Nos últimos três anos, o sistema financeiro brasileiro “limpou” de seus balanços cerca de R$ 200 bilhões em prejuízos. Ou seja, os bancos reservaram esse valor para fazer frente às perdas com devedores duvidosos. Mas o tamanho do mercado total de dívidas em aberto – de pessoas físicas e empresas, considerando, além de bancos, financeiras – pode chegar a R$ 400 bilhões. Desse montante, que engloba operações renegociadas e em atraso, apenas R$ 100 bilhões são dívidas consideradas recuperáveis, diz Flávio Suchek, presidente da Recovery, empresa líder em gestão e recuperação de crédito, que desde o fim de 2015 pertence ao Itaú Unibanco.
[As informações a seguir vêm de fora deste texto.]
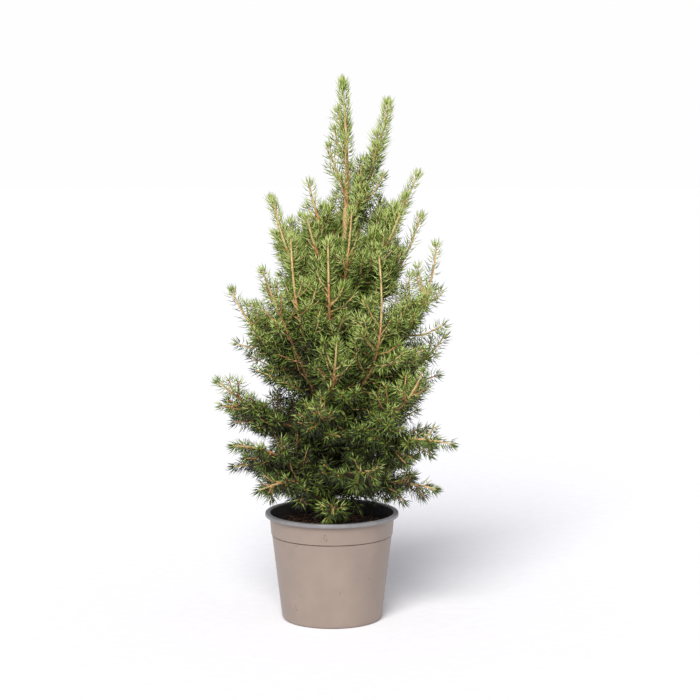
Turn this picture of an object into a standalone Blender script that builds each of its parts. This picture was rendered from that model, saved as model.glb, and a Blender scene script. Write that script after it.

Embora a economia esteja dando sinais de reação, com juros e inflação em queda, o total de brasileiros e de empresas que já não consegue pagar suas dívidas continua alto. Em junho, o número de consumidores inadimplentes bateu 60,6 milhões de pessoas, uma leve queda sobre maio – quando atingiu recorde de 61 milhões brasileiros, de acordo com dados da Serasa Experian.

No caso das empresas, a situação é parecida. Em maio, houve um crescimento de 15,9% das companhias com débitos atrasados, com 5,1 milhões de CNPJs “negativados” – o maior índice desde março de 2015, quando o levantamento passou a ser feito. O valor total de dívidas em aberto das empresas é de R$ 119,2 bilhões.

Carteira

Pela regulação, dívidas com mais de 180 dias de atraso, e que foram 100% provisionadas (montante que os bancos reservam para arcar com essas possíveis perdas), são retiradas do balanço das instituições (baixadas a prejuízo). É na tentativa de diminuir a perda com esses empréstimos que já são considerados dinheiro perdido, que o bancos negociam os “créditos podres” para instituições especializadas em fazer a cobrança com mais eficiência. Essas carteiras de dívidas são vendidas com desconto e, por conta da crise, que impulsionou o volume dessas operações, têm atraído cada vez mais investidores.

“A crise é o principal motor e a melhora da situação da economia foi o acelerador desse processo de venda de créditos vencidos no Brasil. Isso porque, no ápice da crise, os bancos estavam muito mais preocupados em reestruturar créditos importantes”, avalia Guilherme Ferreira, sócio da Jive Investments, empresa especializada na recuperação de dívidas vencidas.

Agora, essas transações voltam ao radar dos bancos. Na prática, a venda dos créditos podres tem pouco efeito em termos de resultados para as instituições financeiras. A vantagem, segundo executivos do setor, está no fato de que, ao se desfazerem dessas dívidas, os bancos desafogam sistemas e equipes. Com isso, conseguem dar maior foco à recuperação de créditos ainda vigentes, que trazem maior retorno.

“A venda de carteiras de crédito já baixadas a prejuízo libera recursos financeiros e humanos e permite a probabilidade de uma recuperação maior. De fato, temos apresentado resultados importantes na cobrança de outros créditos”, disse o vice-presidente do Bradesco, Alexandre Gluher, na teleconferência de resultados do segundo trimestre.

Compensação. O Bradesco, que por anos relutou recorrer ao mercado de crédito podre, já vendeu quase R$ 9 bilhões no mercado. Além da crise, pesou o fato de o HSBC, cuja operação no Brasil foi incorporada no ano passado, ter aumentado a sua carteira de operações problemáticas. A estreia do banco no segmento é, inclusive, vista como o grande incentivador do mercado de créditos podres este ano. Isso porque supriu a ausência de outros bancos, como a Caixa Econômica Federal, o mais ativo nesse segmento. O banco público está impedido há mais de um ano pelo Tribunal de Contas da União (TCU) de vender carteiras após o órgão identificar irregularidades nas operações já feitas.

A maior atividade dos concorrentes no segmento possibilitou ao Banco do Brasil reforçar o seu braço de recuperação de créditos inadimplentes, a Ativos, em operação desde 2003. A empresa já comprou quase R$ 4 bilhões em operações somente na primeira metade deste ano, o dobro do volume adquirido em todo o exercício de 2016. “Sob a ótica da Ativos, a crise gerou uma oportunidade de negócio. O processo de uma crise bastante alongada teve impacto na carteira dos bancos e fez com que eles procurassem alternativas para operações de crédito que já estavam na carteira em perda”, explica vice-presidente de Controles Internos e Gestão de Risco do BB, Márcio Hamilton Ferreira. As informações são do jornal O Estado de S. Paulo.